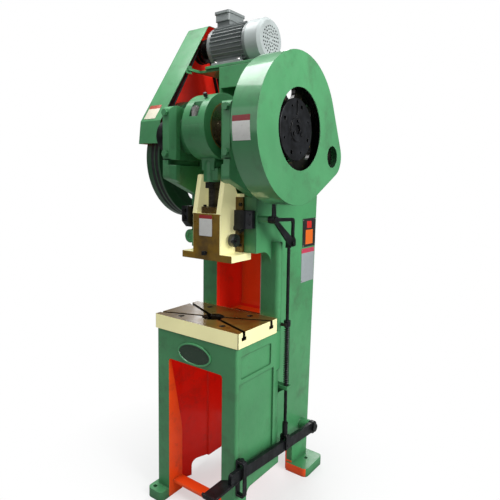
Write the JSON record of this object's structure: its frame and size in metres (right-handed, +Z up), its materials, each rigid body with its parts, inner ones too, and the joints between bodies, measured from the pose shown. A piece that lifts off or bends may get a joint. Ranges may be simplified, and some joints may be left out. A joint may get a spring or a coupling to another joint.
{
  "type": "mechanical stamping press",
  "caption": "Fixed-table C-frame mechanical stamping press with a flywheel, gear drive, key clutch, adjustable ram and foot treadle.",
  "frame": {"origin": "on the floor, at the centre of the four foot-bolt holes", "axes": "+X to the operator's right, +Y to the back of the machine, +Z up"},
  "size_m": [0.812, 0.851, 2.157],
  "materials": {
    "green_casting": "painted, semi-gloss",
    "green_sheet": "painted, semi-gloss",
    "cream_casting": "painted, semi-gloss",
    "bare_casting": "machined and oily",
    "steel": "machined",
    "black_steel": "blackened",
    "dark_paint": "painted, worn",
    "bronze": "turned",
    "motor_grey": "painted, satin",
    "grey_sheet": "painted, satin",
    "grey_plastic": "moulded",
    "belt_rubber": "matt",
    "red_casting": "painted",
    "spring_wire": "drawn wire"
  },
  "bodies": {
    "frame": {"frame_casting": "green_casting", "bolster_plate": "cream_casting", "bolster_bolts": "black_steel", "bearing_cap_right": "green_casting", "bearing_cap_left": "green_casting", "main_bush_right": "bronze", "main_bush_left": "bronze", "back_shaft_bush_right": "bronze", "back_shaft_bush_left": "bronze", "gib_right": "bare_casting", "gib_left": "bare_casting", "bearing_cap_bolts": "black_steel", "gib_screws": "black_steel", "brake_band": "black_steel", "v_belts": "belt_rubber", "motor_housing": "motor_grey", "motor_fan_cover": "grey_sheet", "terminal_box": "motor_grey", "terminal_box_lid": "motor_grey", "motor_plate": "green_sheet", "motor_stand": "green_sheet", "motor_bolts": "steel", "motor_stand_bolts": "steel", "gear_guard": "green_sheet", "gear_guard_posts": "steel", "gear_guard_shelf": "green_sheet", "belt_guard": "green_sheet", "belt_guard_arms": "green_sheet", "treadle_pin": "steel", "treadle_guide": "dark_paint", "return_spring": "spring_wire", "trip_lever_pin": "steel", "trip_bracket": "dark_paint"},
    "back_shaft_train": {"flywheel": "green_casting", "back_shaft": "steel", "pinion": "steel"},
    "gear_wheel": {"main_gear": "bare_casting"},
    "motor_rotor": {"motor_shaft": "steel", "motor_pulley": "bare_casting", "motor_fan": "grey_plastic"},
    "crank": {"crankshaft": "steel", "clutch_disc": "black_steel", "clutch_disc_bolts": "black_steel", "brake_drum": "bare_casting"},
    "rod": {"connecting_rod": "green_casting", "connecting_rod_cap": "green_casting", "connecting_rod_bolts": "steel", "crankpin_bush": "bronze", "ball_screw": "steel"},
    "slide": {"ram": "cream_casting", "ball_cap": "steel", "ball_cap_bolts": "black_steel", "shank_screw": "black_steel", "ram_roller": "black_steel"},
    "treadle": {"treadle_arm": "dark_paint", "treadle_plate": "dark_paint"},
    "trip_rod": {"pull_rod": "steel", "spring_collar": "steel"},
    "trip_bell_crank": {"trip_lever": "dark_paint"}
  },
  "joints": [
    {"name": "flywheel_spin", "type": "hinge", "parent": "frame", "child": "back_shaft_train", "pos_m": [0, 0.097, 1.48326], "axis": [1, 0, 0], "continuous": true},
    {"name": "gear_spin", "type": "hinge", "parent": "frame", "child": "gear_wheel", "pos_m": [0.349, -0.158, 1.572], "axis": [1, 0, 0], "continuous": true},
    {"name": "motor_spin", "type": "hinge", "parent": "frame", "child": "motor_rotor", "pos_m": [0, 0.152, 2.007], "axis": [1, 0, 0], "continuous": true},
    {"name": "crank_turn", "type": "hinge", "parent": "frame", "child": "crank", "pos_m": [0, -0.158, 1.572], "axis": [-1, 0, 0], "range_deg": [0, 180]},
    {"name": "rod_swing", "type": "hinge", "parent": "crank", "child": "rod", "pos_m": [0, -0.158, 1.5995], "axis": [-1, 0, 0], "range_deg": [-180, 0]},
    {"name": "ram_slide", "type": "slide", "parent": "frame", "child": "slide", "axis": [0, 0, 1], "range_m": [-0.055, 0]},
    {"name": "treadle_press", "type": "hinge", "parent": "frame", "child": "treadle", "pos_m": [0.236, 0.302, 0.208], "axis": [1, 0, 0], "range_deg": [0, 3.5], "stiffness_Nm_per_rad": 307, "springref_deg": -8.02},
    {"name": "rod_pull", "type": "slide", "parent": "frame", "child": "trip_rod", "axis": [0, 0, 1], "range_m": [-0.015, 0], "deforming": ["return_spring"]},
    {"name": "trip_lever_turn", "type": "hinge", "parent": "frame", "child": "trip_bell_crank", "pos_m": [0.25, -0.082, 1.231], "axis": [1, 0, 0], "range_deg": [-6.1, 0]}
  ],
  "couplings": [
    {"joint": "gear_spin", "follows": "flywheel_spin", "ratio": -0.2},
    {"joint": "motor_spin", "follows": "flywheel_spin", "ratio": 5.46},
    {"joint": "rod_swing", "follows": "crank_turn", "ratio": -1},
    {"joint": "ram_slide", "follows": "crank_turn", "m_per_rad": -0.017507},
    {"joint": "rod_pull", "follows": "treadle_press", "m_per_rad": -0.24555},
    {"joint": "trip_lever_turn", "follows": "treadle_press", "ratio": -1.7238}
  ]
}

- - - - - - -

• **GOAL**: Print the complete listing again, exactly as it stands.

• **ANSWER TO THIS EXERCISE**:
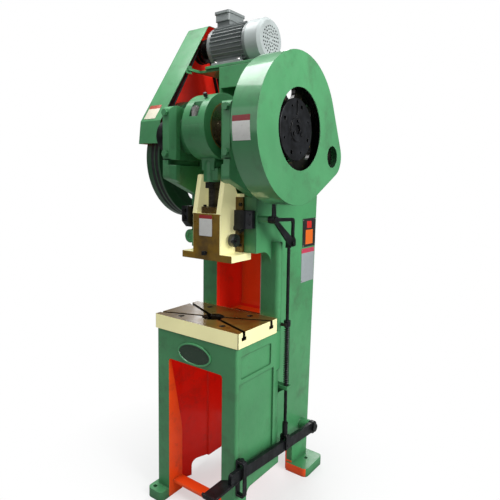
Write the JSON record of this object's structure: its frame and size in metres (right-handed, +Z up), its materials, each rigid body with its parts, inner ones too, and the joints between bodies, measured from the pose shown. A piece that lifts off or bends may get a joint. Ranges may be simplified, and some joints may be left out. A joint may get a spring or a coupling to another joint.
{
  "type": "mechanical stamping press",
  "caption": "Fixed-table C-frame mechanical stamping press with a flywheel, gear drive, key clutch, adjustable ram and foot treadle.",
  "frame": {"origin": "on the floor, at the centre of the four foot-bolt holes", "axes": "+X to the operator's right, +Y to the back of the machine, +Z up"},
  "size_m": [0.812, 0.851, 2.157],
  "materials": {
    "green_casting": "painted, semi-gloss",
    "green_sheet": "painted, semi-gloss",
    "cream_casting": "painted, semi-gloss",
    "bare_casting": "machined and oily",
    "steel": "machined",
    "black_steel": "blackened",
    "dark_paint": "painted, worn",
    "bronze": "turned",
    "motor_grey": "painted, satin",
    "grey_sheet": "painted, satin",
    "grey_plastic": "moulded",
    "belt_rubber": "matt",
    "red_casting": "painted",
    "spring_wire": "drawn wire"
  },
  "bodies": {
    "frame": {"frame_casting": "green_casting", "bolster_plate": "cream_casting", "bolster_bolts": "black_steel", "bearing_cap_right": "green_casting", "bearing_cap_left": "green_casting", "main_bush_right": "bronze", "main_bush_left": "bronze", "back_shaft_bush_right": "bronze", "back_shaft_bush_left": "bronze", "gib_right": "bare_casting", "gib_left": "bare_casting", "bearing_cap_bolts": "black_steel", "gib_screws": "black_steel", "brake_band": "black_steel", "v_belts": "belt_rubber", "motor_housing": "motor_grey", "motor_fan_cover": "grey_sheet", "terminal_box": "motor_grey", "terminal_box_lid": "motor_grey", "motor_plate": "green_sheet", "motor_stand": "green_sheet", "motor_bolts": "steel", "motor_stand_bolts": "steel", "gear_guard": "green_sheet", "gear_guard_posts": "steel", "gear_guard_shelf": "green_sheet", "belt_guard": "green_sheet", "belt_guard_arms": "green_sheet", "treadle_pin": "steel", "treadle_guide": "dark_paint", "return_spring": "spring_wire", "trip_lever_pin": "steel", "trip_bracket": "dark_paint"},
    "back_shaft_train": {"flywheel": "green_casting", "back_shaft": "steel", "pinion": "steel"},
    "gear_wheel": {"main_gear": "bare_casting"},
    "motor_rotor": {"motor_shaft": "steel", "motor_pulley": "bare_casting", "motor_fan": "grey_plastic"},
    "crank": {"crankshaft": "steel", "clutch_disc": "black_steel", "clutch_disc_bolts": "black_steel", "brake_drum": "bare_casting"},
    "rod": {"connecting_rod": "green_casting", "connecting_rod_cap": "green_casting", "connecting_rod_bolts": "steel", "crankpin_bush": "bronze", "ball_screw": "steel"},
    "slide": {"ram": "cream_casting", "ball_cap": "steel", "ball_cap_bolts": "black_steel", "shank_screw": "black_steel", "ram_roller": "black_steel"},
    "treadle": {"treadle_arm": "dark_paint", "treadle_plate": "dark_paint"},
    "trip_rod": {"pull_rod": "steel", "spring_collar": "steel"},
    "trip_bell_crank": {"trip_lever": "dark_paint"}
  },
  "joints": [
    {"name": "flywheel_spin", "type": "hinge", "parent": "frame", "child": "back_shaft_train", "pos_m": [0, 0.097, 1.48326], "axis": [1, 0, 0], "continuous": true},
    {"name": "gear_spin", "type": "hinge", "parent": "frame", "child": "gear_wheel", "pos_m": [0.349, -0.158, 1.572], "axis": [1, 0, 0], "continuous": true},
    {"name": "motor_spin", "type": "hinge", "parent": "frame", "child": "motor_rotor", "pos_m": [0, 0.152, 2.007], "axis": [1, 0, 0], "continuous": true},
    {"name": "crank_turn", "type": "hinge", "parent": "frame", "child": "crank", "pos_m": [0, -0.158, 1.572], "axis": [-1, 0, 0], "range_deg": [0, 180]},
    {"name": "rod_swing", "type": "hinge", "parent": "crank", "child": "rod", "pos_m": [0, -0.158, 1.5995], "axis": [-1, 0, 0], "range_deg": [-180, 0]},
    {"name": "ram_slide", "type": "slide", "parent": "frame", "child": "slide", "axis": [0, 0, 1], "range_m": [-0.055, 0]},
    {"name": "treadle_press", "type": "hinge", "parent": "frame", "child": "treadle", "pos_m": [0.236, 0.302, 0.208], "axis": [1, 0, 0], "range_deg": [0, 3.5], "stiffness_Nm_per_rad": 307, "springref_deg": -8.02},
    {"name": "rod_pull", "type": "slide", "parent": "frame", "child": "trip_rod", "axis": [0, 0, 1], "range_m": [-0.015, 0], "deforming": ["return_spring"]},
    {"name": "trip_lever_turn", "type": "hinge", "parent": "frame", "child": "trip_bell_crank", "pos_m": [0.25, -0.082, 1.231], "axis": [1, 0, 0], "range_deg": [-6.1, 0]}
  ],
  "couplings": [
    {"joint": "gear_spin", "follows": "flywheel_spin", "ratio": -0.2},
    {"joint": "motor_spin", "follows": "flywheel_spin", "ratio": 5.46},
    {"joint": "rod_swing", "follows": "crank_turn", "ratio": -1},
    {"joint": "ram_slide", "follows": "crank_turn", "m_per_rad": -0.017507},
    {"joint": "rod_pull", "follows": "treadle_press", "m_per_rad": -0.24555},
    {"joint": "trip_lever_turn", "follows": "treadle_press", "ratio": -1.7238}
  ]
}